For Sen. Susan Collins, a tough reelection got a lot tougher with Trump impeachment inquiry

Joey Garrison, USA TODAY

ORONO, Maine — When the University of Maine on Thursday unveiled the world's largest boat created by a 3D printer, the school turned to the state's senior U.S. senator to smash a bottle of champagne over its bow. 

It's tradition to christen a new boat by busting a bottle of bubbly, and this was no ordinary vessel: The boat was also produced by the world's largest 3D printer, introduced the same day.

Who better to bust the bottle than Sen. Susan Collins, the four-term Republican senator who helped secure the project's $20 million in federal funds through her senior status on the Senate Appropriations Committee?

"It's such an exciting day," Collins said.

But beginning Tuesday, it's goodbye to the feel-good ceremonies back home in Maine as Collins, 66, returns to Washington for what could be a raucous stretch. Greeting all members of Congress will be an issue that's engulfed the Beltway, one that looms particularly large over Collins' reelection next year  — the House's impeachment inquiry into President Donald Trump's interactions with Ukraine. 

More: Nearly 3 weeks into the Trump impeachment inquiry, polls show a shift in public opinion

Collins, who is seeking a fifth Senate term next year, was already facing the toughest race of her Senate career. She's among the top targets for Democrats nationally in their quest to reclaim control of the Senate. The race is expected to be Maine's most expensive ever, with nonpartisan ad tracking firm Advertising Analytics projecting $55 million in overall spending

Sen. Susan Collins, R-Maine, right, at the University of Maine on Thursday after the school unveiled the world's largest 3D printer and boat created by a 3D printer.

Long considered part of a disappearing breed of moderate senators with a reputation for bipartisanship, Collins has felt increasing heat from the left and even some moderates. Last year, Collins drew the scorn of Democrats nationally for her vote in favor of the confirmation of Supreme Court Justice Brett Kavanaugh. The year before, it was Collins' vote for Trump's tax cuts that angered Democrats. 

But perhaps no other issue will test whether Collins can maintain a middle lane more than a Trump impeachment, which would eventually force her to pick a side if it goes to the Senate for trial.

Collins 'amazed' colleagues have mind made up on impeachment

For now, Collins is walking a fine line, not saying whether she supports the merits of the House's impeachment inquiry but also condemning the president's public assault on the federal whistleblower as "wrong." Whistleblowers should "be supported and encouraged and not denigrated," she said. 

Whether to bring articles of impeachments "rests with the House," Collins told reporters following the 3D printer and boat event.
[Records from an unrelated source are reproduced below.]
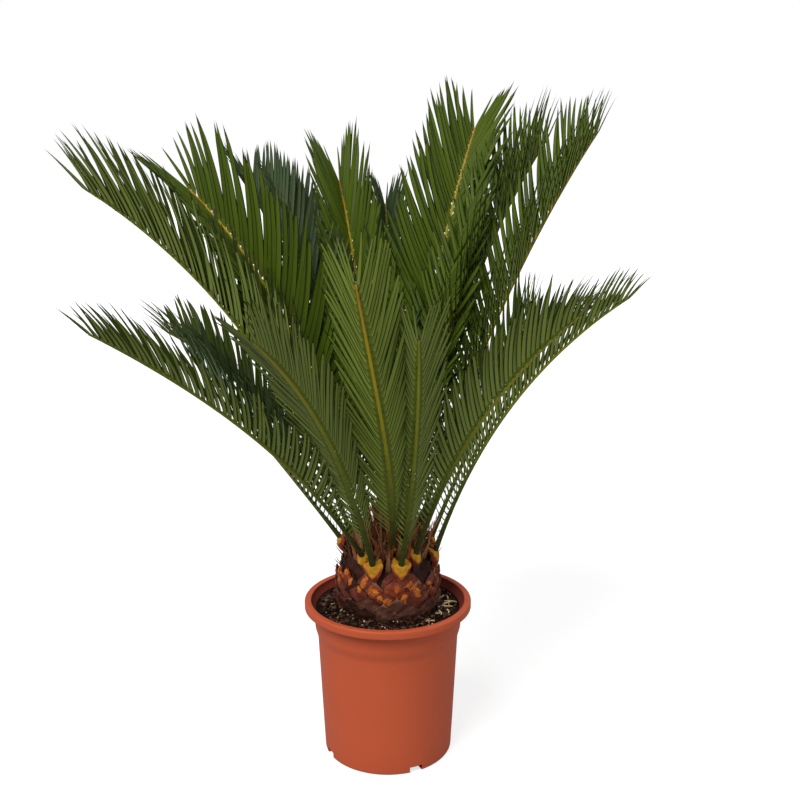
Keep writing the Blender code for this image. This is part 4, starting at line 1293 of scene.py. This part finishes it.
def make_floor():
    bpy.ops.mesh.primitive_plane_add(size=FLOOR_SIZE, location=(0.0, 0.0, 0.0))
    floor = bpy.context.object
    floor.name = "studio_floor"
    paint, seen = plain_material("studio floor paint", FLOOR_PAINT, 0.9, 0.0)
    seen.inputs["Emission Color"].default_value = WHITE
    seen.inputs["Emission Strength"].default_value = FLOOR_GLOW
    bounce = new_node(paint.node_tree, "BsdfPrincipled",
                      {"Base Color": (*FLOOR_PAINT, 1.0), "Roughness": 0.9})
    show_and_light(paint.node_tree, bounce, seen, "Material Output")
    floor.data.materials.append(paint)


def make_sun(name, direction, elevation, strength, spread):
    """A soft sun that shines from a compass direction and a height above the horizon."""
    light = bpy.data.lights.new(name, "SUN")
    light.energy = strength
    light.angle = math.radians(spread)
    sun = bpy.data.objects.new(name, light)
    turn, lift = math.radians(direction), math.radians(elevation)
    place = Vector((math.cos(lift) * math.cos(turn), math.cos(lift) * math.sin(turn), math.sin(lift)))
    place *= SUN_DISTANCE
    sun.location = place
    sun.rotation_euler = (-place).to_track_quat("-Z", "Y").to_euler()
    bpy.context.scene.collection.objects.link(sun)


def make_world():
    """White to the eye, dimmer as a light."""
    world = bpy.data.worlds.new("studio surround")
    world.use_nodes = True
    lighting = world.node_tree.nodes["Background"]
    seen = new_node(world.node_tree, "Background")
    for backdrop, strength in ((lighting, SURROUND_LIGHT), (seen, SURROUND_SEEN)):
        backdrop.inputs["Color"].default_value = WHITE
        backdrop.inputs["Strength"].default_value = strength
    show_and_light(world.node_tree, lighting, seen, "World Output")
    bpy.context.scene.world = world


def make_camera():
    lens = bpy.data.cameras.new("camera")
    lens.lens = LENS_LENGTH
    lens.sensor_width = SENSOR_WIDTH
    lens.shift_y = LENS_SHIFT
    camera = bpy.data.objects.new("camera", lens)
    camera.location = CAMERA_PLACE
    camera.rotation_euler = (CAMERA_TILT, 0.0, 0.0)
    bpy.context.scene.collection.objects.link(camera)
    bpy.context.scene.camera = camera


make_floor()
make_world()
for name, sun in SUNS.items():
    make_sun(name, *sun)
make_camera()
bpy.context.scene.view_settings.view_transform = "Standard"
print("studio ready:", len(SUNS), "suns")
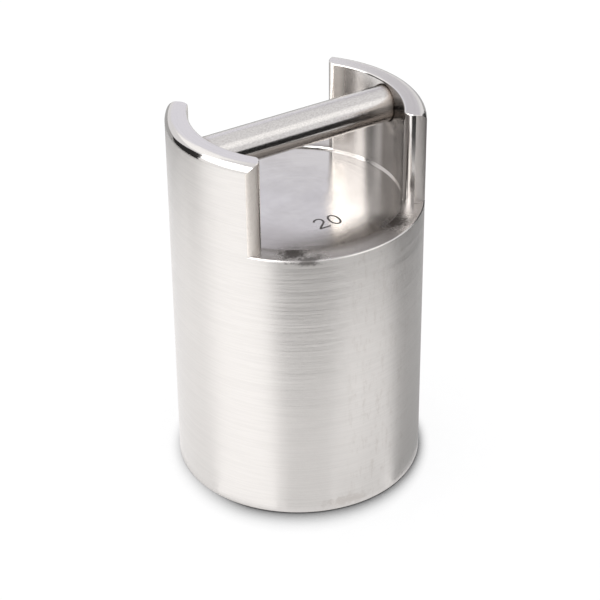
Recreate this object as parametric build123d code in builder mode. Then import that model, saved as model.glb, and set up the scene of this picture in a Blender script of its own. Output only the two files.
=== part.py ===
"""Twenty kilogram calibration weight: a turned stainless cylinder with a grip bar.

The frame has +Z up and its origin at the middle of the base. The grip bar lies along X,
and the two openings that a hand reaches through face -Y and +Y. All sizes are in
millimetres.
"""
import os

from build123d import *

# Turned blank
body_diameter = 137.0
overall_height = 213.4
shoulder_height = 161.2  # land left where the rim is milled away
base_chamfer = 0.8
shoulder_chamfer = 0.5  # broken outer edge of the land

# Polished recess inside the rim
rim_thickness = 12.0
recess_depth = 1.2  # recess floor below the land
lip_chamfer = 0.5  # broken edge between the land and the recess
floor_corner_radius = 0.6  # round that the turning tool leaves where the recess floor ends

# The two upstanding walls that the milling leaves
wall_half_angle = 40.6  # from the bar's axis to each milled end
wall_end_radius = 5.2  # upright round on each corner of a wall's ends
crown_radius = 5.0  # round on the rim's outer top edge
inner_rim_radius = 1.0  # round on the rim's inner top edge
end_break = 0.4  # broken top edge of the milled ends

# Grip bar and the two pockets that hold it
bar_diameter = 19.8
bar_end_chamfer = 0.6
seat_depth = 4.5  # how deep each end of the bar sits in its pocket
pocket_clearance = 0.3  # radial gap round the bar
pocket_chamfer = 0.4  # broken edge at each pocket's mouth
pocket_roof = 2.1  # metal left between each pocket and the rim's top
loading_clearance = 0.5  # spare depth when the bar is slipped in from one side

# Sizes that follow from those above
body_radius = body_diameter / 2
recess_radius = body_radius - rim_thickness
floor_height = shoulder_height - recess_depth
rim_height = overall_height - floor_height
pocket_radius = bar_diameter / 2 + pocket_clearance
bar_axis_height = overall_height - pocket_roof - pocket_radius
seat_end_x = recess_radius + seat_depth
loading_pocket_end_x = recess_radius + 2 * seat_depth + loading_clearance
reach = 2 * body_diameter  # longer than any cut has to be

# Rounds that the metal beside them limits
end_round = min(wall_end_radius, 0.47 * rim_thickness)
corner_round = min(floor_corner_radius, 0.9 * (recess_depth - lip_chamfer))

os.makedirs("parts", exist_ok=True)


# Body: one piece, turned, then milled through the rim at the front and the back
with BuildPart() as body:
    # What is left of the rim is two walls, with rounded upright corners at their ends
    with BuildSketch(Plane.XY.offset(floor_height)):
        Circle(body_radius)
        Circle(recess_radius, mode=Mode.SUBTRACT)
        for side in (90, 270):
            with BuildLine():
                near_end = PolarLine((0, 0), reach, side - 90 + wall_half_angle)
                far_end = PolarLine((0, 0), reach, side + 90 - wall_half_angle)
                Line(near_end @ 1, far_end @ 1)
            make_face(mode=Mode.SUBTRACT)
        fillet(vertices(), end_round)
    extrude(amount=rim_height)
    chamfer(faces().sort_by(Axis.Z)[-2:].edges(), end_break)

    # The rim's turned top: its outer and inner edges are rounded away
    with BuildSketch(Plane.XZ):
        with Locations((body_radius, overall_height)):
            Rectangle(2 * crown_radius, 2 * crown_radius)
        with Locations((body_radius - crown_radius, overall_height - crown_radius)):
            Circle(crown_radius, mode=Mode.SUBTRACT)
        with Locations((recess_radius, overall_height)):
            Rectangle(2 * inner_rim_radius, 2 * inner_rim_radius)
        with Locations((recess_radius + inner_rim_radius, overall_height - inner_rim_radius)):
            Circle(inner_rim_radius, mode=Mode.SUBTRACT)
    revolve(axis=Axis.Z, mode=Mode.SUBTRACT)

    # Solid cylinder below, with the shallow recess turned into its top
    with BuildSketch(Plane.XZ):
        with BuildLine():
            Polyline(
                (0, 0),
                (body_radius - base_chamfer, 0),
                (body_radius, base_chamfer),
                (body_radius, shoulder_height - shoulder_chamfer),
                (body_radius - shoulder_chamfer, shoulder_height),
                (recess_radius + lip_chamfer, shoulder_height),
                (recess_radius, shoulder_height - lip_chamfer),
                (recess_radius, floor_height),
                (0, floor_height),
                close=True,
            )
        make_face()
        floor_corner = vertices().sort_by_distance((recess_radius, 0, floor_height))[0]
        fillet(floor_corner, corner_round)
    revolve(axis=Axis.Z)

    # Blind pockets for the bar. The one at +X is deeper, so that the bar can be slipped
    # into it and then drawn back into the one at -X
    for outward, pocket_end_x in ((1, loading_pocket_end_x), (-1, seat_end_x)):
        with BuildSketch(Plane.YZ):
            with Locations((0, bar_axis_height)):
                Circle(pocket_radius)
        extrude(amount=outward * pocket_end_x, mode=Mode.SUBTRACT)
        mouth = edges(Select.LAST).filter_by(GeomType.BSPLINE)
        chamfer(mouth, pocket_chamfer)
body.part.label = "body"

# Grip bar: a plain rod between the walls
with BuildPart() as handle_bar:
    with BuildSketch(Plane.YZ.offset(-seat_end_x)):
        with Locations((0, bar_axis_height)):
            Circle(bar_diameter / 2)
    extrude(amount=2 * seat_end_x)
    chamfer(edges().filter_by(GeomType.CIRCLE), bar_end_chamfer)
handle_bar.part.label = "handle_bar"

for piece in (body, handle_bar):
    export_step(piece.part, f"parts/{piece.part.label}.step")
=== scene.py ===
import math

import bmesh
import bpy
from mathutils import Matrix, Vector


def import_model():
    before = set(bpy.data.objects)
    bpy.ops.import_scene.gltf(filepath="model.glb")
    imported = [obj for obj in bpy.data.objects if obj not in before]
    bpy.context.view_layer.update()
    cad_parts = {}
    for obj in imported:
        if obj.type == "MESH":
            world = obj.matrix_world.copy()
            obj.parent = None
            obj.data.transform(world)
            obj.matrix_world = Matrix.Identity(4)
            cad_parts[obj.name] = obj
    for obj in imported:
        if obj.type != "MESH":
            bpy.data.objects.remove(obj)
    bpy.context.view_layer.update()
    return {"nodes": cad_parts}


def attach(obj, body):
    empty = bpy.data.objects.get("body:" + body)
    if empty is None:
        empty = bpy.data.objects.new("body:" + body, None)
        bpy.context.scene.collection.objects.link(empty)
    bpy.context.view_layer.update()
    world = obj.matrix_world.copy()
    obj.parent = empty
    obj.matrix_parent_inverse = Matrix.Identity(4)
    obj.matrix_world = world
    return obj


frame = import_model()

MM = 0.001

# ---------------------------------------------------------------- the object's own sizes, in millimetres
BODY_RADIUS = 68.5
BODY_HEIGHT = 213.4
SHOULDER_Z = 161.2
FLOOR_Z = 160.0
RECESS_RADIUS = 56.5

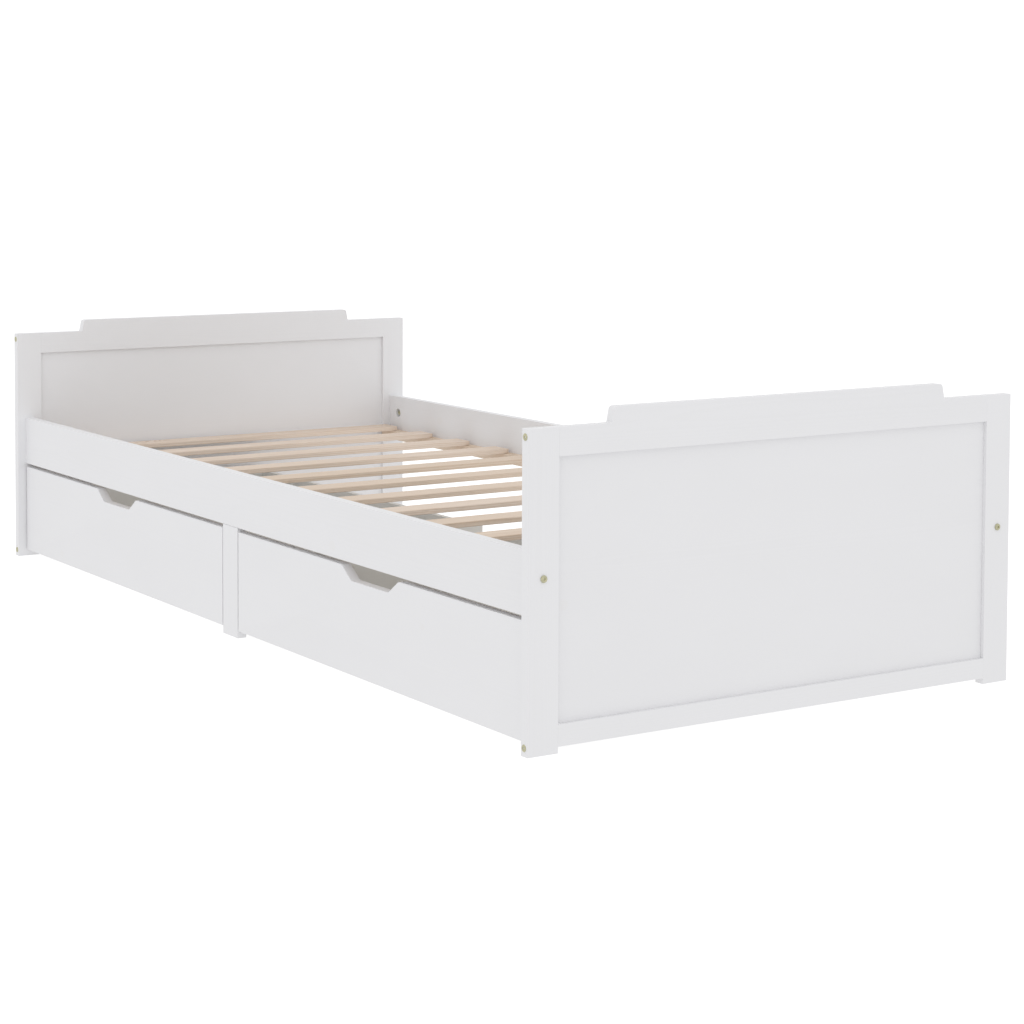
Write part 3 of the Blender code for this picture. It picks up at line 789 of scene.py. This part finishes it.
for end, outward in (("foot", -1), ("head", 1)):
    for side in ("near", "far"):
        node = f"rail_bolt_{end}_{side}"
        middle, span = bolt_axis(node)
        low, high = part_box(f"{end}_{side}_post")
        face_y = low.y if outward < 0 else high.y
        seat = (middle[0], face_y + BOLT_SEAT * outward, middle[2])
        bolt = turned(f"{node}_turned", bolt_section(span - FRAME_HEAD), seat, (0, outward, 0),
                      socket=SOCKET)
        fit(bolt, node, ZINC)
        for height, where in ((POST_BOLT_UP, "low"), (high.z - low.z - POST_BOLT_DOWN, "high")):
            edge_x = low.x if side == "near" else high.x
            sign = -1 if side == "near" else 1
            place = (edge_x - SUNK * sign, (low.y + high.y) / 2, low.z + height)
            head = turned(f"{end}_{side}_post_bolt_{where}", bolt_section(POST_BOLT_SHAFT), place,
                          (sign, 0, 0), socket=SOCKET)
            fit(head, f"{end}_{side}_post", ZINC, stands_for=False)
print("12 bolts")

# %% [markdown]
# The barrel nut is a short steel rod with a threaded cross hole. It lies across the bolt in the middle of
# the pocket.

# %% Turn the barrel nuts
NUT = 0.0045
NUT_LONG = 0.0105
NUT_SLOT = 0.0095

for side, sign in (("near", -1), ("far", 1)):
    low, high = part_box(f"side_rail_{side}")
    for end in ("foot", "head"):
        middle, _ = bolt_axis(f"rail_bolt_{end}_{side}")
        nut_y = (low.y + POCKET_FROM_END) if end == "foot" else (high.y - POCKET_FROM_END)
        start = (low.x + POCKET_FLOOR) if sign < 0 else (high.x - POCKET_FLOOR)
        section = [(0, 0, 1e-6), (NUT, 0, 0.0003), (NUT, NUT_LONG, 0.0006), (SOCKET, NUT_LONG, 0.0002),
                   (SOCKET, NUT_SLOT, 0.0001), (0, NUT_SLOT, 1e-6)]
        nut = turned(f"barrel_nut_{end}_{side}", section, (start, nut_y, middle[2]), (-sign, 0, 0),
                     socket=SOCKET)
        fit(nut, f"side_rail_{side}", ZINC, stands_for=False)
print("4 barrel nuts")

# %% [markdown]
# ## Castors
#
# Each drawer rolls on four small fixed castors. Their housings already have the right shape in the frame,
# so they only get their finish. The wheels are turned again with a smoother running surface, a dished
# side and a hub, and every plate gets its four screws.

# %% Dress the castors
SCREW = 0.0026
SCREW_HIGH = 0.0011
SCREW_DRIVE = SCREW * 0.45
PLATE = 0.003
TREAD = 0.006
DISH_RIM = 0.0112
DISH = 0.0102
DISH_DEEP = 0.0012
HUB = 0.0058
HUB_FACE = 0.0052
AXLE = 0.003
PLATE_SCREWS = [(-0.016, -0.0135), (0.016, -0.0135), (0.016, 0.0135), (-0.016, 0.0135)]


def screw(name, seat, outward, node):
    """A small screw head with a hexagon drive, seated on a face of a node."""
    section = [(0, -0.001, 1e-6), (SCREW, -0.001, 0.0001), (SCREW, SCREW_HIGH, 0.0007),
               (SCREW_DRIVE, SCREW_HIGH, 0.0001), (SCREW_DRIVE, 0.0002, 0.0001), (0, 0.0002, 1e-6)]
    head = turned(name, section, seat, outward, sides=24, socket=SCREW_DRIVE)
    return fit(head, node, ZINC, stands_for=False)


for drawer in ("drawer_foot", "drawer_head"):
    for number in range(1, 5):
        housing = frame["nodes"][f"{drawer}_castor_{number}"]
        housing.data.materials.clear()
        housing.data.materials.append(HOUSING)
        low, high = (np.array(corner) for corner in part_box(f"{drawer}_castor_{number}"))
        underside = (low + high) / 2 + [0, 0, (high[2] - low[2]) / 2 - PLATE]
        for count, (along_x, along_y) in enumerate(PLATE_SCREWS, 1):
            screw(f"{drawer}_castor_{number}_screw_{count}", underside + [along_x, along_y, 0],
                  (0, 0, -1), f"{drawer}_castor_{number}")
        wheel_node = f"{drawer}_wheel_{number}"
        low, high = (np.array(corner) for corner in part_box(wheel_node))
        middle, radius = (low + high) / 2, (high[2] - low[2]) / 2
        axle_end, dish = (high[1] - low[1]) / 2, TREAD - DISH_DEEP
        right = [(radius, TREAD, 0.0025), (DISH_RIM, TREAD, 0.0004), (DISH, dish, 0.0004),
                 (HUB, dish, 0.0004), (HUB_FACE, TREAD, 0.0004), (AXLE, TREAD, 0.0002),
                 (AXLE, axle_end, 0.0004), (0, axle_end, 1e-6)]
        left = [(across, -along, rounding) for across, along, rounding in reversed(right)]
        wheel = turned(f"{wheel_node}_turned", left + right, middle, (0, 1, 0), sides=64)
        fit(wheel, wheel_node, TYRE)
print("8 castors")

# %% [markdown]
# Each ledger is screwed to its rail in every second gap between the slats, where a screwdriver gets in.

# %% Screw the ledgers to the rails
gaps = [(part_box(one)[1].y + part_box(two)[0].y) / 2 for one, two in zip(slat_nodes, slat_nodes[1:])]
for side, sign in (("near", -1), ("far", 1)):
    low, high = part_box(f"slat_ledger_{side}")
    inner_x = high.x if side == "near" else low.x
    for count, gap_y in enumerate(gaps[::2], 1):
        screw(f"ledger_screw_{side}_{count}", (inner_x, gap_y, (low.z + high.z) / 2), (-sign, 0, 0),
              f"slat_ledger_{side}")
print(f"{2 * len(gaps[::2])} ledger screws")

# %% [markdown]
# ## Light and cove
#
# A white bed is shown best on white. The light is a large even glow from all round, with one wide soft
# lamp above, so nothing throws a hard shadow and the boards are told apart by small steps of grey.

# %% Light the studio
world = bpy.data.worlds.new("studio")
bpy.context.scene.world = world
world.use_nodes = True
world.node_tree.nodes["Background"].inputs["Color"].default_value = (1.0, 1.0, 1.0, 1.0)
world.node_tree.nodes["Background"].inputs["Strength"].default_value = 0.93
bpy.context.scene.view_settings.view_transform = "Standard"

lamp = bpy.data.objects.new("soft lamp", bpy.data.lights.new("soft lamp", "AREA"))
bpy.context.scene.collection.objects.link(lamp)
lamp.data.shape = "RECTANGLE"
lamp.data.size = 4.0
lamp.data.size_y = 4.0
lamp.data.energy = 12.0
lamp.location = (-1.5, -2.0, 4.0)
lamp.rotation_euler = (math.radians(20), math.radians(-18), 0)
print("one lamp of", lamp.data.energy, "W over", lamp.data.size, "m")

# %% [markdown]
# The floor is a wide pale cove: it is flat for thirty metres, curves up into a wall, and so has no corner
# where floor and wall could be told apart. It gives off light of its own, enough for the camera to see it
# as plain white right up to the bed, with no shade left round its feet. It is a backdrop and
# no lamp: it is there for the camera alone, and the glow that lights the bed comes through it, from below
# as well.

# %% Bend the cove
COVE_FLAT = 30.0
COVE_BEND = 8.0
COVE_HIGH = 40.0

floor_recipe = Recipe("pale floor")
cloud = floor_recipe.noise(object_place(floor_recipe), (3.0, 3.0, 3.0), detail=5.0)
pale = floor_recipe.blend(cloud, (0.34, 0.34, 0.34, 1.0), (0.32, 0.32, 0.32, 1.0))
floor_recipe.shader.inputs["Emission Color"].default_value = (1.0, 1.0, 1.0, 1.0)
floor_recipe.shader.inputs["Emission Strength"].default_value = 0.84
floor_recipe.shader.inputs["Specular IOR Level"].default_value = 0.1
FLOOR = floor_recipe.finish(0.1, cloud * 0.0001, Base_Color=pale, Roughness=0.8 + cloud * 0.1)


def cove(around=96, steps=16):
    """Points and faces of a bowl: flat, then a quarter circle, then a wall with a lid far above.

    On the bend the radius is COVE_FLAT + COVE_BEND * sin a and the height COVE_BEND * (1 - cos a).
    """
    bend = np.linspace(0, np.pi / 2, steps)
    radius = np.concatenate([[0.5], COVE_FLAT + COVE_BEND * np.sin(bend), [COVE_FLAT + COVE_BEND]])
    height = np.concatenate([[0.0], COVE_BEND * (1 - np.cos(bend)), [COVE_HIGH]])
    angle = np.linspace(0, 2 * np.pi, around, endpoint=False)
    points = np.stack([radius[:, None] * np.cos(angle), radius[:, None] * np.sin(angle),
                       np.repeat(height[:, None], around, axis=1)], axis=-1)
    return points.reshape(-1, 3), skin(len(radius), around)


cove_points, cove_faces = cove()
backdrop = make_mesh("cove", cove_points - [0, 0, 0.0002], cove_faces)
backdrop.data.materials.append(FLOOR)
backdrop.visible_diffuse = False
backdrop.visible_glossy = False
backdrop.visible_shadow = False
print(f"cove of {2 * (COVE_FLAT + COVE_BEND):.0f} m across")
She's cast herself as a juror who is waiting to review the facts if and when impeachment goes to trial in the Senate. 

“I am amazed that some of my colleagues have already made up their mind one way or the other before all of the evidence is in and before the facts are known," Collins said. "I think that’s entirely inappropriate, whether they are for the impeachment or against the impeachment.

"Under the constitution, the role of the senator is to act as a juror, and that is what I did in the case of the impeachment trial of Bill Clinton. And should this come before us, which I think it will, that’s what I will do here.”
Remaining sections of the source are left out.